Motor overload protection (i²t) and standstill protection

What is i²t protection?

i²t protection (pronounced "I-squared-t") is a software-based method for thermal monitoring of motor windings without a physical temperature sensor. The algorithm integrates the squared motor current over time and compares the accumulated thermal energy with the rated load capacity of the motor. The principle: The power loss in a winding is proportional to the square of the current (I²·R), and the total energy is the integral over time.

Why is this important?

Without overload protection, servo drives can destroy their motors without anyone noticing:

  • Winding insulation — if the winding temperature exceeds the insulation class (typically 155 °C for class F), the insulation breaks down. This results in winding short circuits and total motor failure.
  • Permanent magnet demagnetization — Neodymium magnets (NdFeB) begin to irreversibly demagnetize at 150–200 °C. The motor permanently loses torque and must be replaced.
  • Risk of stalling — when stationary or at very low speeds, cooling by rotor movement is not provided. The same current that is safe at normal speeds can lead to overheating when stationary.
  • Fire risk — continued overheating may ignite the motor insulation or surrounding materials

i²t is superior to timer-based protection methods because it accurately reflects cyclic loads: repeated overcurrent and cooling phases are accumulated mathematically in a clean manner.

How does it work?

The algorithm:

In each current control cycle (typically every 25–40 µs), the drive calculates:

Energy accumulator += (I_current² − I_nominal²) × dt

If the current current is above the rated current, the accumulator rises—the motor heats up. If it is below, the accumulator drops—the motor cools down. At 100%, the protective reaction is triggered.

Three key parameters:

  • Rated current (I_continuous) — the continuous current that the motor can withstand without thermal limitation (from the motor data sheet)
  • Peak current (I_peak) — the maximum permissible current for a limited time (typically 2–5× rated current)
  • Peak time (T_peak) — the maximum duration at peak current

Per-phase monitoring:

The algorithm runs independently on each motor phase (U, V, W). When stationary, the current is not distributed evenly in a sinusoidal pattern—a single phase can overheat while the total RMS current appears normal.

Stall protection:

Below an electrical frequency of 10 Hz, the algorithm switches from RMS values to instantaneous phase current values for concentrated windings — for more conservative protection in the absence of convection cooling.

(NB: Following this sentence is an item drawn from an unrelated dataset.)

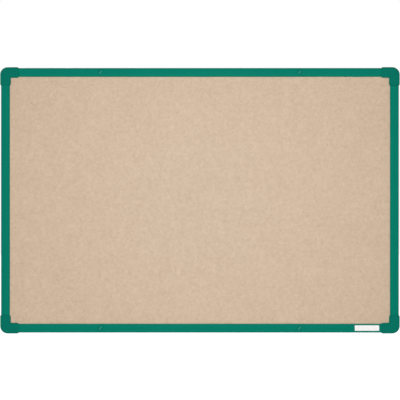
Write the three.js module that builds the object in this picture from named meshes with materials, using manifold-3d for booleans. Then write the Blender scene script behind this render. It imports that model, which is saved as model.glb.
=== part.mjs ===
import * as THREE from "three";
import { mergeVertices } from "three/addons/utils/BufferGeometryUtils.js";
import Module from "manifold-3d";

// A wall-hung fabric notice board. Millimetres, X to the right, Z up, the wall at y = 0 and the
// front towards -Y. The origin is the centre of the back plane.

// Overall size, over the corner pieces
const boardWidth = 900;
const boardHeight = 600;

// Panel: backing sheet, softboard core and felt, glued to each other
const backingThickness = 0.5;
const coreThickness = 10;
const feltThickness = 1.5;
const feltNip = 0.3;
const feltRise = 1.2;
const feltRiseClearance = 0.3;
const glueFilm = 0.2;
const panelDepthClearance = 0.2;
const panelEdgeClearance = 0.5;

// Extruded rails
const railFace = 20;
const railWall = 1.3;
const railEdgeRadius = 1.6;
const railBackRadius = 0.5;
const faceCrown = 0.6;
const lipThickness = 1.6;
const channelReach = 4.3;
const rearFlangeSetback = 1;
const chamberFillet = 0.8;

// Moulded corner pieces
const sleeveWall = 1.7;
const sleeveClearance = 0.3;
const legLength = 42;
const outerCornerRadius = 17;
const innerCornerRadius = 2;
const legEndRadius = 4;
const cornerEdgeRound = 3;
const mouldWall = 2;
const ribThickness = 1.6;
const ribSetback = 1.2;
const slotClearance = 0.3;

// Tongues of the corner pieces, inside the rails
const tonguePastLeg = 12;
const tongueClearance = 0.3;
const tongueLeadIn = 2;
const tongueTaper = 0.8;
const tongueFillet = 0.8;
const tongueWall = 1.6;
const tongueWeb = 2;
const tongueTip = 3;
const tongueBays = 3;
const bossRadius = 3;
const pilotSpare = 1;

// Screws that hold each rail end to a tongue, from behind
const screwPastLeg = 6;
const screwShankRadius = 1.45;
const screwLength = 8;
const screwPoint = 2;
const screwTipRadius = 0.3;
const screwHeadRadius = 2.7;
const screwHeadHeight = 1.55;
const screwHeadRim = 0.6;
const screwHeadGap = 0.2;
const screwHoleClearance = 0.2;
const recessLength = 3;
const recessWidth = 0.7;
const recessDepth = 0.9;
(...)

How does SOMANET implement this?

SOMANET implements i²t protection and stall protection via the object dictionary 0x200A with five sub-indexes. The configuration is based on the motor data sheet:

  • 0x6075 (Motor Rated Current) and 0x6073 (Motor Maximum Current) define rated and peak current
  • 0x200A:2 (Peak Time) defines the peak time (3,000–3,600,000 ms)
  • 0x200A:5 (Motor Winding Type) distinguishes between concentrated and distributed windings.

Four protection modes are available: Disabled (0), current limit (1) — the current is limited to 100% of the nominal value, release at 50% —, and fault trigger (2) — the drive stops and reports a fault. The current thermal status can be called up in real time via the motor heat index (0x200A:3, 0–200%).